Bu krizden çıkıp normal büyüme patikası üzerinde yürümeye başlamak yılları alacak. Dünyadaki üretim gerilemesi ve artan işsizliği gidermek, bu kadar yüksek borçlanma oranları ile kolay değil. Gelir düşüşü kaçınılmaz ve talep de gerileyecek. Bir ‘servet vergisi’ ciddi olarak düşünülmeli. Türkiye’de ise durum farklılık gösteriyor. Hem dövizi, hem faizi aynı anda kontrol etmeye çalışmak, ‘önden yüklemeli faiz indirimi’ yani önce faizi indirip arkasından enflasyonun düşmesini beklemek, faizle enflasyon arasını 4,5 puan açtı. 5 bin kadar ithal ürüne ek gümrük vergisi getirdik. Şimdi rakiplerimiz de Türk ihraç ürünlerine karşı vergi koyarlar mı? ‘Aktif rasyosu’ yolu ile dövizden kaçınmaya teşviğe rağmen, bankalardaki döviz mevduatı artıyor. Merkez Bankası rezervleri ise kritik seviyede. Piyasada parasal bir genişleme var ve enflasyon yükselebilir. Şimdi ‘ertelenmiş talebin’ devreye girme zamanı, bu da fiyatlara baskı yapacak. İşsizliği ve özellikle genç işsizliğini azaltıcı politikalar geliştirilmeli. Salgın sonrası ‘yeni iş yapma alışkanlıklarına yönelik yatırımların’ artacağını, böylece e-ticaret, dijitalleşme üzerinde çalışan şirketlerin iş alanlarının artacağını bekleyebiliriz. Akkuyu ve Yumurtalık- Ceyhan yatırımları da devam edecek. İnşaat yatırımları olabilir. Elde başka ve fazlaca bir proje stoku yok. Büyük ve etkisi sürdürülebilir olacak proje fikirleri geliştirmeliyiz. Yeni dönemde olası bir yatırım alanı olarak tarımı görmek mümkün. Pandemi döneminde herkes tarımın önemini bir kez daha anladı. Şimdi elimizdeki bu değerli kaynağı; tarımı bilen çiftçisi, işçisi, toprağı ve suyu ile değere dönüştürme zamanı. Bu, Doğu Akdeniz’de çok konuşuldu. Her mevsim gördüğümüz, “Karpuz para etmiyor, tarlada kaldı”, “Portakal fiyatı çok düştü, toplanmıyor” şikayetlerini bir kenara bırakacak bir planlama dönemi şart. Bunları yapacak çiftçi, işçi ve üniversite desteği var. Peki, niyet var mı?

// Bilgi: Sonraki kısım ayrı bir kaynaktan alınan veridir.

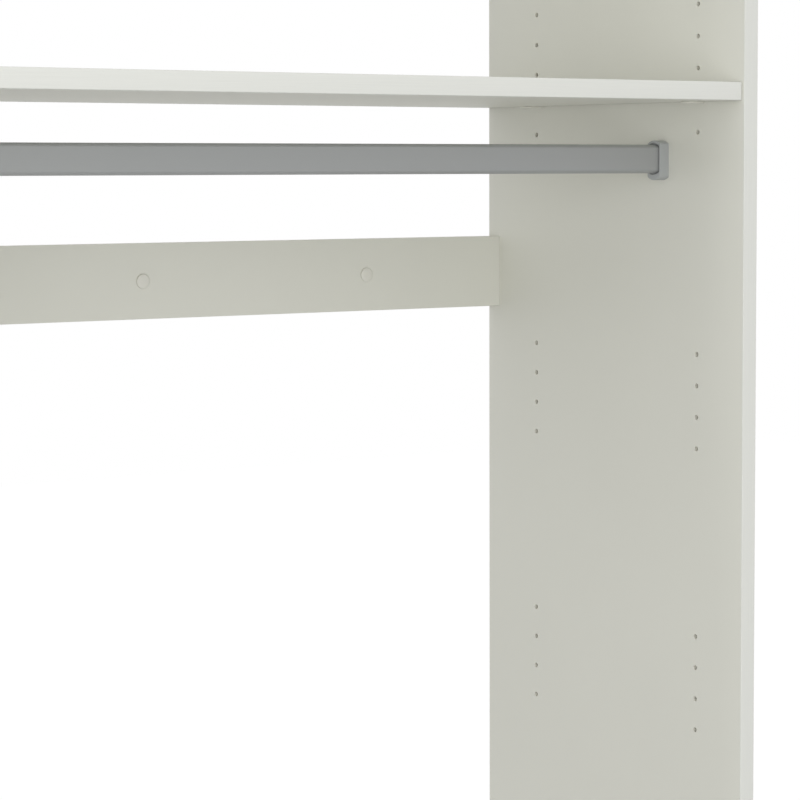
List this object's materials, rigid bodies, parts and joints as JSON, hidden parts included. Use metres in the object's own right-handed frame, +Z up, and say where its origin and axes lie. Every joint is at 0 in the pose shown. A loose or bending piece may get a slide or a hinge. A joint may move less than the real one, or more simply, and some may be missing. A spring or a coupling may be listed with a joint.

Önerileriniz nasıl hayata geçirilebilir? Öncü kurumlar hangileridir?

 Kalkınmada göz ardı edilen önemli güç olan yerel yönetimlerin bölge kalkınmasındaki rolü yeniden tanımlanmalıdır. Yerel yönetimler, geleneksel işlevlerinin yanında, kent için hazırlanacak kalkınma planlarında da yer almak durumundadır. Devletin kalkınma için ayıracağı kaynakların giderek sınırlı hale gelmesi ve teşviklerde haksızlık yaratan gelişmeler, bölgesel kalkınmada yerel kaynakların daha fazla harekete geçirilmelerini gerekli kılmaktadır. Son zamanlarda kalkınma ajansları, devletin bölgemize ayıracağı kaynakları ve projeleri yönlendirecek örgütlenmeler olarak ortaya çıkmışlardır. Ancak, özellikle Adana, Osmaniye, Hatay ve Mersin büyüklüğünde ve tarihi geçmişe sahip iller için yerel kaynakların daha fazla harekete geçirilmesi gerekmektedir. Bölgenin diğer illerinden gelecek, yabancı sermaye olarak yapılacak yatırımlara ya da uluslararası kuruluşlardan alınabilecek kredi ve hibelere ihtiyacı vardır. Bu amaçla Doğu Akdeniz’de yerel bir finansman modeli üzerinde çalışma yapmak gerekmektedir.